On the upcoming 2026-27 UCI Cyclocross Competitions schedule, no country has more races scheduled, and on more unique tracks, than Belgium. There are a whopping 37 races scheduled on Belgian soil—22% of all listed UCI races—including the UCI Cyclocross World Championships, which will be hosted at Ostende. There doesn’t appear to be a country that has the infrastructure to dominate quite like Belgium—which may not come as a surprise for a country that some say is the heart of cycling culture.
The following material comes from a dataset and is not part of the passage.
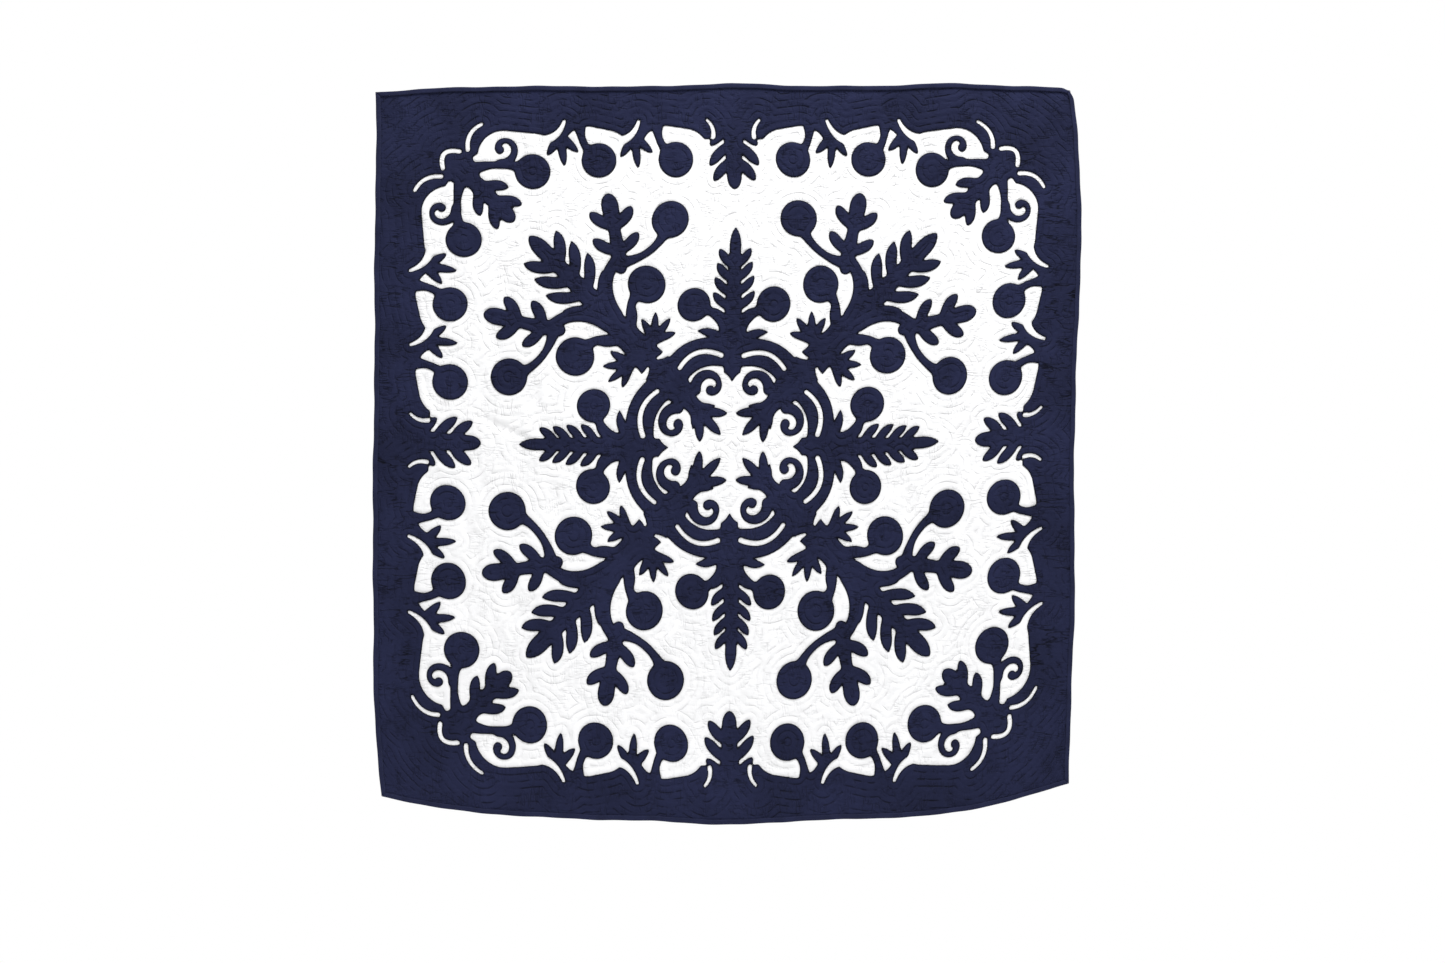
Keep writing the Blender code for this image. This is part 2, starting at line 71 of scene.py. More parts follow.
# %% Strokes
Lobe = namedtuple("Lobe", "x y angle length width bend")
Stem = namedtuple("Stem", "x0 y0 x1 y1 bow r0 r1")
Fruit = namedtuple("Fruit", "x y radius from_x from_y bow")
Leaf = namedtuple("Leaf", "x y angle length body pairs lobe width lean")
Palm = namedtuple("Palm", "x y angle lobes spread length width")
Curl = namedtuple("Curl", "x y start turns reach r0 r1")
LINE_POINTS = 13


def bowed(x0, y0, x1, y1, bow, t):
    """A parabola from one end to the other, whose middle stands off by bow of its length."""
    t = t[:, None]
    start = np.array([x0, y0], float)
    run = np.array([x1, y1], float) - start
    return start + run * t + np.array([-run[1], run[0]]) * (4 * bow * t * (1 - t))


LOBE_WIDEST = 0.62
LOBE_ROOT, LOBE_SWELL = 0.56, 0.44
LOBE_FALL, LOBE_FALL_POWER = 0.90, 2.2


def lobe_strokes(m):
    """A lobe: its radius starts at 56 % and rises by a quarter sine to the full one at 62 % of the
    length, then falls by a power curve to a tenth at the tip."""
    t = np.linspace(0, 1, LINE_POINTS)
    tip = (m.x + m.length * cos(radians(m.angle)), m.y + m.length * sin(radians(m.angle)))
    rise = LOBE_ROOT + LOBE_SWELL * np.sin(pi / 2 * np.minimum(t / LOBE_WIDEST, 1))
    past = np.clip((t - LOBE_WIDEST) / (1 - LOBE_WIDEST), 0, 1)
    fall = 1 - LOBE_FALL * past ** LOBE_FALL_POWER
    return [(bowed(m.x, m.y, *tip, m.bend, t), m.width / 2 * rise * fall)]


def stem_strokes(m):
    """A bowed stem whose radius goes evenly from one end's to the other's."""
    t = np.linspace(0, 1, 2 if m.bow == 0 else LINE_POINTS)
    return [(bowed(m.x0, m.y0, m.x1, m.y1, m.bow, t), m.r0 + (m.r1 - m.r0) * t)]


# Places along a fruit's stem, the radii there, and the length of its disc's stroke
STEM_PLACES, STEM_RADII = (0, 0.3, 0.62, 1), (11.0, 6.4, 6.8, 13.0)
DISC_LINE = 0.1


def fruit_strokes(m):
    """A disc, which is a stroke of almost no length, and the stem that carries it."""
    t = np.linspace(0, 1, LINE_POINTS)
    disc = (np.array([[m.x, m.y], [m.x + DISC_LINE, m.y]]), np.full(2, m.radius))
    stem = bowed(m.from_x, m.from_y, m.x, m.y, m.bow, t)
    return [disc, (stem, np.interp(t, STEM_PLACES, STEM_RADII))]


# %% Leaves, fans of lobes and tendrils
# Shares of a leaf's length, of its midrib's radius and of its lobes' size
MIDRIB_PLACES = np.array([0, 0.25, 0.74])
MIDRIB_RADII = np.array([0.75, 0.98, 0.62])
PAIRS_FROM, PAIRS_SPAN = 0.06, 0.66
PAIR_PLACES, PAIR_SIZES = (0, 0.35, 1), (0.88, 1.0, 0.86)
PAIR_BEND = 0.07
TIP_FROM, TIP_LONG, TIP_WIDE = 0.60, 0.40, 1.45
LEAN_LOST = 12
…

Belgium are set up to go on a Germany-like run if they capture early gold and continue to invest in the program.

The next-most-likely cyclocross dynasty: the Dutch women’s program, led by four-time World Cup winner Lucinda Brand.

Speed Skiing

Thirty-eight years after its controversial debut as a demonstration at the 1992 Albertville Games, the fastest non-motorized sport on the planet may be re-joining the Games. Speed skiing, where skiers reach speeds of over 150mph, was a one-and-done 1992 demonstration after the competition was marred by the death of a Swiss skier.

In that Olympic demonstration, which also took place in France, the French won both the gold and silver in the men’s event and a bronze in the women’s. Following the Albertville tragedy, the Olympics dropped speed skiing, but FIS, the world’s ranking snow-sport body and keeper of the World Cup, did not. France has won 15 FIS World Championship golds across both men’s and women’s events, the most of any country. They’ve won a total 36 speed skiing medals—Sweden is second with 26, followed by Italy with 22. At the time of this writing, French skiers occupy first and second place in the men’s Speed Skiing World Cup, and third place in the women’s event. The French will almost certainly want to make a statement on their home soil, although the Italians may give them a run for their money.